One little footnote to an otherwise fair bio. After the battle of Vittoria, the French baggage train got stuck on a secondary road and was overrun by allied units, mostly British, who robbed an unprecedented amount of money from what was legally the property of the British crown. An unbelievable number of precious artifacts were destroyed for their gold parts, precious paintings were used as packaging material for coins. The destruction and pillage must have been horrible.

It was this incident that made Wellington famously exclaim that British soldiers were "the scum of the earth". He had hoped to finance a campaign in France with the loot. The best Wellington got out of the rampage was the baton of Marshal Jourdan, his opposite number. He sent it to the Prince-Regent, who reacted by inventing the rank of field marshal for him. Both the marshal's coach and Joseph's coach got stuck and were plundered, so Joseph could not have had much more than what he could carry. Enough for a sweet life in a smart house, apparently.

Peter
An unidentified coin is a piece of metal. An identified coin is a piece of history.

Figleaf

The clan counted other members whose last name was not Bonaparte. The most successful member of the clan was Marshal Jean Baptiste Bernadotte.

How the son of a French prosecutor, a foot soldier in the army of the first republic became Marshal, prince and fell out of Napoléon's favour, only to end up as king of Sweden is a fascinating story. Amazingly, no one has made a film on his life.

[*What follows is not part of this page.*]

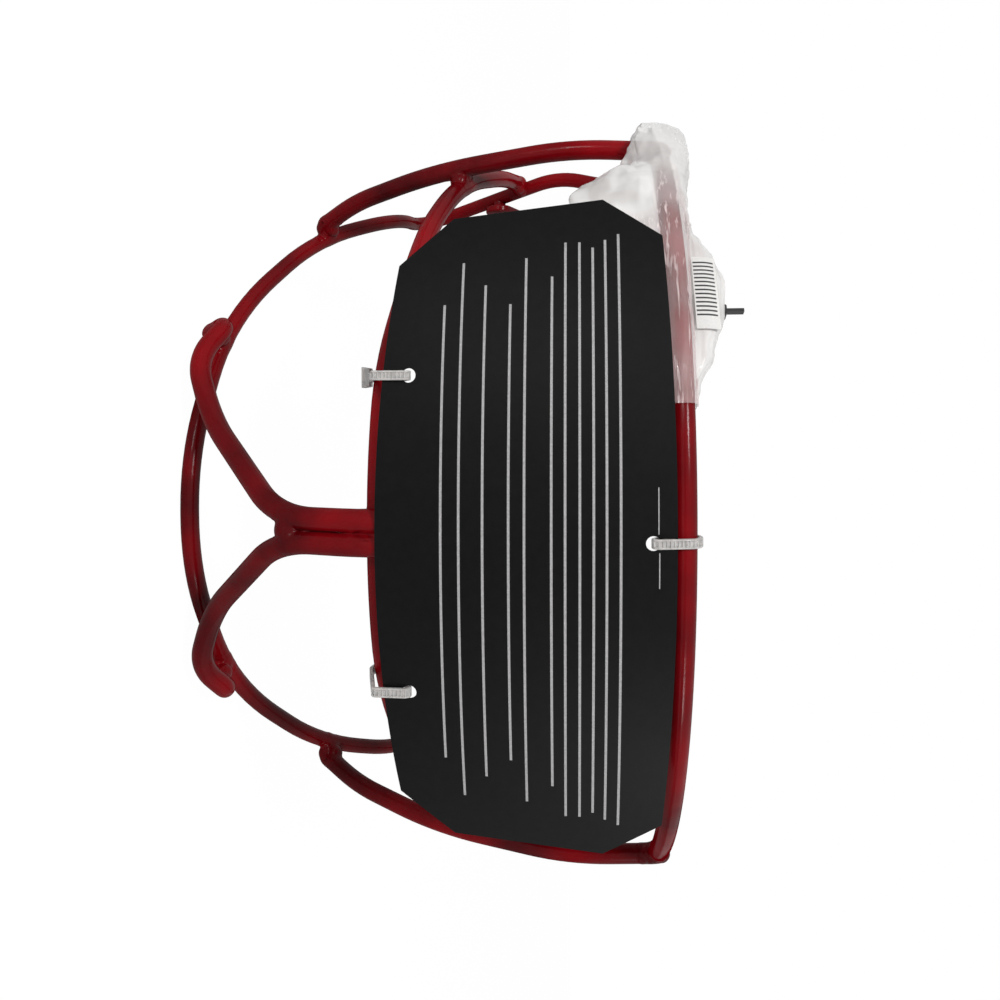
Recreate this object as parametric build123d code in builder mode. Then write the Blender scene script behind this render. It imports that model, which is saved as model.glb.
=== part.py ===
"""Softball face guard: a welded cage of coated steel wire with its hang card, ties and film bag.

Lengths are millimetres. X is the viewer's right, Y runs from the front back to the ears, Z is up.
The origin is the middle of the brow bar's centreline.
"""
import os
from math import asin, cos, degrees, radians, sin, sqrt, tan

from build123d import *

os.makedirs("parts", exist_ok=True)

# Coated wire and its welds
wire_d = 6.0
jaw_wire_d = 5.3
weld_gap = 0.1
bead_r = 3.5
eyelet_bead_r = 2.7
bend_ease_share = 0.47

# Space that the cage encloses, measured between the wires' centrelines
cage_half_width = 121.0
cage_depth = 145.0
cage_height = 144.0

# Nose bar, an arc in plan that rises towards the cheeks
nose_drop = 76.6
nose_setback = 5.7
nose_radius = 112.2
nose_turn_share = 0.125

# Flat eyelets that the helmet's screws go through
eyelet_t = 2.6
eyelet_w = 11.0
eyelet_bore_d = 5.6
temple_reach = 8.6
cheek_reach = 9.4
eyelet_round = 0.7

# Curved hang card
card_t = 0.8
card_radius = 225.0
card_gap = 0.6
card_top_drop = 4.2
card_top_half = 74.4
card_shoulder_half = 84.8
card_shoulder_drop = 19.1
card_waist_half = 80.4
card_waist_drop = 57.5
card_foot_half = 67.6
card_foot_drop = 71.0
card_middle_drop = 78.2
card_hole_d = 3.6
top_hole_x = 0.8
top_hole_drop = 7.8
low_hole_half = 39.3
low_hole_drop = 67.2

# Nylon cable ties
strap_w = 2.4
strap_t = 1.0
strap_gap = 0.3
strap_bend_r = 1.6
tie_head_l = 4.6
tie_head_w = 4.0
tie_head_h = 2.8

# Film bag folded round the left end of the brow bar, its heights counted from the brow bar
film_gap = 0.35
film_front = 6.5
film_back = 9.0
film_end_run = 14.0
film_lip = 4.2
film_crest_rise = 12.4
film_saddle_rise = 5.2
film_cuff_rise = 9.0
film_flap_drop = 26.5

# Gathered neck behind the bag's pouch, and the black tie that closes it
neck_half = 62.0
neck_rise = 8.4
neck_r = 2.2
neck_l = 4.0
bag_tie_head = 3.0
bag_tie_round = 0.4
bag_tie_tail = 4.6

# Paper label on the bag
label_t = 0.25
label_half = 62.0
label_w = 18.0
label_h = 6.5
label_lift = 4.4

# Film bag's rim in the front view, as shares of the brow bar's half span and of the flap's drop
film_start_share = 0.283
film_crest_share = 0.610
film_saddle_share = 0.822
film_hem_shares = (
    (0.639, 0.30),
    (0.712, 1.00),
    (0.800, 1.00),
    (0.881, 0.72),
    (0.945, 0.40),
    (1.060, 0.33),
    (1.400, 0.28),
)

# Places along the wires, as shares of the cage's half width, depth and height
brow_end_shares = (0.905, 0.390, 0.0)
jaw_shares = (
    (0.956, 0.736, 0.103),
    (1.011, 0.799, 0.225),
    (0.920, 1.012, 0.649),
    (0.885, 0.784, 0.670),
    (0.774, 0.600, 0.840),
    (0.505, 0.384, 0.975),
    (0.147, 0.225, 0.985),
)
side_shares = (
    (0.949, 0.423, 0.195),
    (0.912, 0.462, 0.503),
    (0.863, 0.545, 0.719),
)
nose_rise_shares = (0.0, 0.0, 0.025, 0.040)
nose_rear_shares = (0.972, 0.687, 0.369)
chin_shares = (
    (0.229, 0.175, 0.910),
    (0.381, 0.215, 0.963),
    (0.475, 0.278, 0.923),
)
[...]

The first piece shown is a modern French pseudo coin, the second a Swedish circulation coin. The third piece is a rare medallion dated 1853 with the portrait of his wife Désirée Clary by Barre Sr., dedicated to 26 years of loyal services of one Johan Fredr. Klynder. Désirée was once engaged to Napoléon himself. Her second choice turned out to be the better deal.

Peter
An unidentified coin is a piece of metal. An identified coin is a piece of history.